ワークショップの3回目は早くも5日間のダンスキャンプ。参加者たちはこの5日間でパフォーマンスを作り上げなければならない。辻󠄀󠄀本氏と菅原氏はコメントこそ発するものの、プロセスの大部分は参加者に委ねられている。表現分野もジェンダーも考え方も異なる9人が一つの作品をつくることは難しい。precogでプロダクション・マネージャーを担当した田澤瑞季は「踊っている時間よりも考えたり話し合ったりする時間の方が長かったと思います」と振り返る。「参加者たちが話し合って、それをもとに辻󠄀󠄀本さんや菅原さんをはじめとしたプロフェッショナルの人たちに要望を出す。パフォーマンスの発表のための準備はそうやって進んでいきました。たとえばパフォーマンスの場所もそうです。今回のワークショップでは森ビル株式会社にご協力いただいていたので、六本木ヒルズや虎ノ門ヒルズ、アークヒルズなどの様々な場所を舞台として使うことができました。どの場所でどんなパフォーマンスがしたいのか。参加者からの希望を受けて、担当者が実現のための調整をします。自分たちの考えにプロフェッショナルな大人が本気で応え、事態が動いていくことを目撃すること自体、参加者の刺激になったんじゃないかと思います」。
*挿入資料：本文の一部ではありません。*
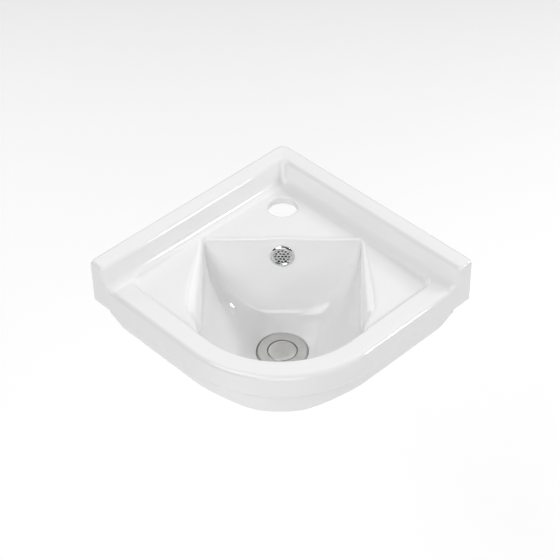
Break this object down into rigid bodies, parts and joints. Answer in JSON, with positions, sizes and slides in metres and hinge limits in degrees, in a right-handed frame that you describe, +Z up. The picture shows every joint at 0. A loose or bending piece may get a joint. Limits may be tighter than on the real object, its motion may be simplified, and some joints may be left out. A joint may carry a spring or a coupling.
{
  "type": "corner basin",
  "caption": "Wall-hung corner basin with upstands along both walls, a rounded front, a tap hole, an overflow and a push-button waste.",
  "frame": {"origin": "the corner where the two walls meet, in the plane of the basin's rim", "axes": "+Z up, -Y out of the corner into the room along the line halfway between the walls, +X to the right for someone who stands in front of the basin"},
  "size_m": [0.4242, 0.3645, 0.202],
  "materials": {
    "china": "glossy white glaze on vitreous china",
    "bright_plate": "bright chrome plate",
    "satin_plate": "chrome plate on brass",
    "brass": "turned brass",
    "clear_rubber": "translucent soft washer",
    "black_rubber": "matt black rubber",
    "white_plastic": "moulded low-friction plastic",
    "spring_steel": "bright drawn wire"
  },
  "bodies": {
    "basin_assembly": {"basin": "china", "right_bolt_bush": "white_plastic", "left_bolt_bush": "white_plastic", "overflow_bezel": "bright_plate", "overflow_grate": "bright_plate", "overflow_washer": "clear_rubber", "waste_body": "satin_plate", "flange_washer": "clear_rubber", "cone_washer": "black_rubber", "slip_washer": "white_plastic", "backnut": "brass", "cartridge_sleeve": "brass", "cartridge_spring": "spring_steel", "cartridge_locknut": "brass"},
    "plug": {"plug_cap": "satin_plate", "plug_seal": "black_rubber", "plunger": "brass"},
    "cam": {"cam_rotor": "white_plastic"}
  },
  "joints": [
    {"name": "plug_lift", "type": "slide", "parent": "basin_assembly", "child": "plug", "axis": [0, 0, 1], "range_m": [0, 0.009], "deforming": ["cartridge_spring"]},
    {"name": "cam_turn", "type": "hinge", "parent": "plug", "child": "cam", "pos_m": [0, -0.213, -0.1335], "axis": [0, 0, 1], "range_deg": [0, 45]}
  ],
  "couplings": [
    {"joint": "cam_turn", "follows": "plug_lift", "rad_per_m": 87.266}
  ]
}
「アシタナニスル?」の副題の通り、どのように進めていくのかということそれ自体を発見していくようなプロセスのなかで、参加者は徐々にそれぞれの役割を見出し、あるいは互いの「自分らしさ」を知っていく。見知らぬ他人と作品を作ることはもちろん困難なのだが、一方で、関係がまだ定まっていないということは「自分らしさ」を探究するためにはプラスにも働く。たとえば学校の友達とは話しづらいこともワークショップの参加者同士ならば話せるということもあるだろう。親しい関係ではないからこそ、普段の自分の生活からは離れたところで、改めて「自分らしさ」を問うことも可能となるのだ。
学びの場としての舞台芸術
森美術館の白木氏はこの企画を「何もないゼロの状態から、参加者と対話し課題設定を行い、誰も取り残されずプロジェクトにかかわる全員が能動的に活動できる制作過程は、ひとつの舞台をかたちにしていく過程に立ち会うような体験だった」と振り返る。今回のプログラムは長年にわたって様々なワークショップを学びの場として提供し続けている森美術館と、舞台芸術を中心としたラーニングプログラムを実施してきたprecogとの協働によって実現したものだ。precogは今後も若い世代を対象に、単に知識を得るのではなく、対話や体験を通して思考し学ぶための領域横断的な学びの場をつくり提供していく。学びの場としての舞台芸術にはまだまだ可能性があるはずだ。